The healthy and abundant
populations of wildlife that thrive in North America today didn’t just happen.
If
Mother Nature had her way, much of it would have gone the way of the dinosaur
early in this century.
But
in the middle of the 19th century, when vast buffalo herds still
roamed the western prairies and flocks of passenger pigeons blackened the skies,
a group of farsighted eastern sportsmen took some historic steps for which we
should all be grateful. Their actions helped lay the groundwork for today’s
state and federally administered game management programs.
The
first major conservation move by sport hunters was probably in 1844 when a group
of prominent New Yorkers formed the New York Sportsmen’s Club, which was later
renamed the New York Association for the Protection of Game. The
organization’s primary goal was to stop the sale of game killed out of season.
The
strategy was to file suit against New York City restaurants and markets that
sold illegal game. The organization’s success in that arena, as well as its
efforts to strengthen weak game laws, proved sufficiently effective to encourage
other organizations in New England. By 1900, according to Lonnie Williamson of
the Wildlife Management Institute, 374 protective game societies modeled after
the New York Sportsmen were active in most New England states.
These
groups, and the ones that followed, were born from overwhelming concern among
sportsmen about the unthinking and uncontrolled killing of wildlife during the
19th and early 20th centuries.
It
was around the turn of the century that many states began to set up official
game commissions – usually a direct outgrowth of organized sportsmen’s
organizations. In fact, when the state wildlife agencies were formed, officers
of the sportsmen’s clubs often became the agencies commissioners.
In
1852 Maine became the first state to employ (at $25 to $75 annually) salaried
game wardens. Though most state agencies limited game laws to establishing
closed spring seasons, Maine, imposed a bag limit of three deer per season as
early as 1873.
In
those developmental years, hunting licenses were not required in many states and
the fledgling state agencies were financed entirely by general state funds.

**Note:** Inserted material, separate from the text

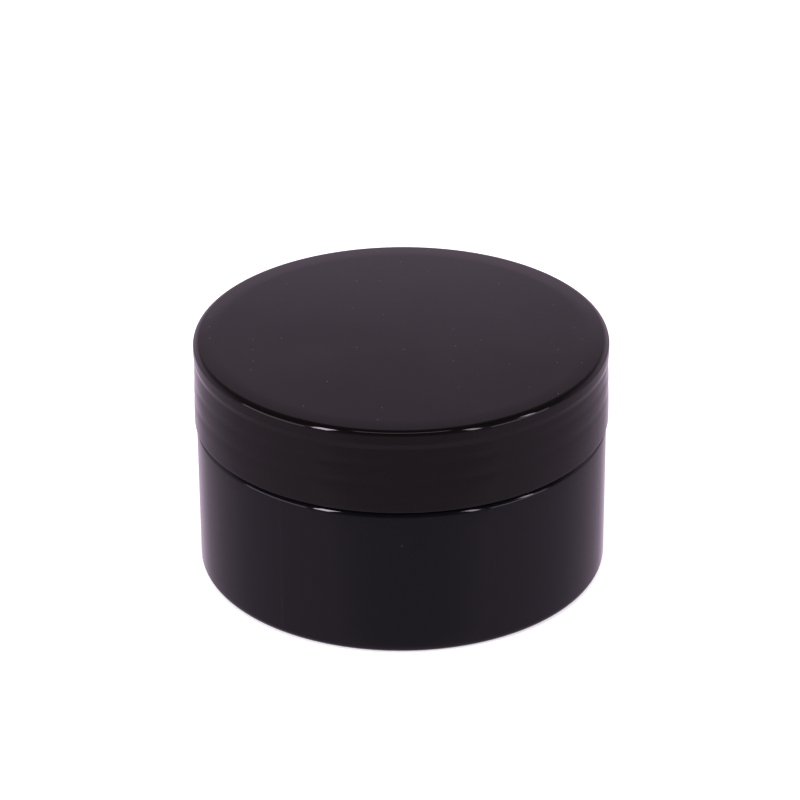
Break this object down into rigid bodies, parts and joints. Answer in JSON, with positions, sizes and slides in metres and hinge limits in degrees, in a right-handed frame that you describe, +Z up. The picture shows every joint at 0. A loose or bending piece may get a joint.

However, in 1895 North Dakota made it mandatory for all hunters to purchase a
license from the state, with funds appropriated to the game commission.
From
those modest beginnings developed a network that raises and spends billions
annually in support of fish and wildlife. The Federal Aid in Wildlife
Restoration Program, known more as the Pittman-Robertson Act, is perhaps the
most renown wildlife conservation effort of all time – and was the idea and
result of sport hunters.
According
to Williamson, the original suggestion for what was to become the PR program
came in 1925 from a committee appointed by International Association of
Game, Fish and Conservation Commissioners (now the International
Association of Fish and Wildlife Agencies). The committee included John Burham
of the Wildlife Management Institiute, T. Gilbert Pearson of the National
Audubon Society, George Selover of the Izaak Walton League and David Madsen and
William Adams, representing the Utah and Massachusetts fish and wildlife
departments.
It
was nearly a dozen years later, however, before Carl Shoemaker pushed the
Pittman-Robertson idea through Congress and into the statute books. Shoemaker,
also a sportsman with a penchant for double-barreled shotguns, was head of the
Oregon Fish and Game Commission before coming to Washington, D.C., as a staffer
on the newly formed Senate Wildlife Committee. Shoemaker wrote the PR bill,
gained industry support, and got the measure introduced and approved by Congress
in less than five months.
The
program collects special excise taxes from manufacturers on all hunting and
shooting equipment and redistributes the money to state wildlife agencies at a
rate based on the number of hunting licenses sold by each state. In 1950 a
similar program involving fishing tackle was instituted to benefit fisheries
management. It was called the Dingell-Johnson Act and was expanded in the 1980s
by the Wallop-Breaux Amendment.
Since
its inception in 1937, the PR program has apportioned more than 3 billion
dollars to state wildlife agencies for habitat restoration work.
Each
year more than 126 million hunters pay in excess of $345 million in license fees
and 30 million fisherman chip in another $315 million. Through special excise
taxes on their equipment, hunters contribute $90 million annually and fisherman
$140 million to funds used exclusively for fish and wildlife restoration
programs.
In
addition to the government-funded programs, sportsmen also founded independent
conservation groups to fund wildlife management.
The
Boone & Crockett Club was among the first national groups to form, according
to Williamson. That was in 1887 and was in response to market hunting and
subsistence hunting by entrepreneurs and settlers that decimated big game in the
Dakotas. Returning east from a two-year ranching stint in North Dakota, Theodore
Roosevelt eased the pain of carnage that he witnessed by forming the B&C
Club from sportsmen who doubled as the nation’s leading explorers, writers,
military leaders, scientists and politicians.
Among
the club’s first accomplishments was getting a full troop of the Sixth U.S.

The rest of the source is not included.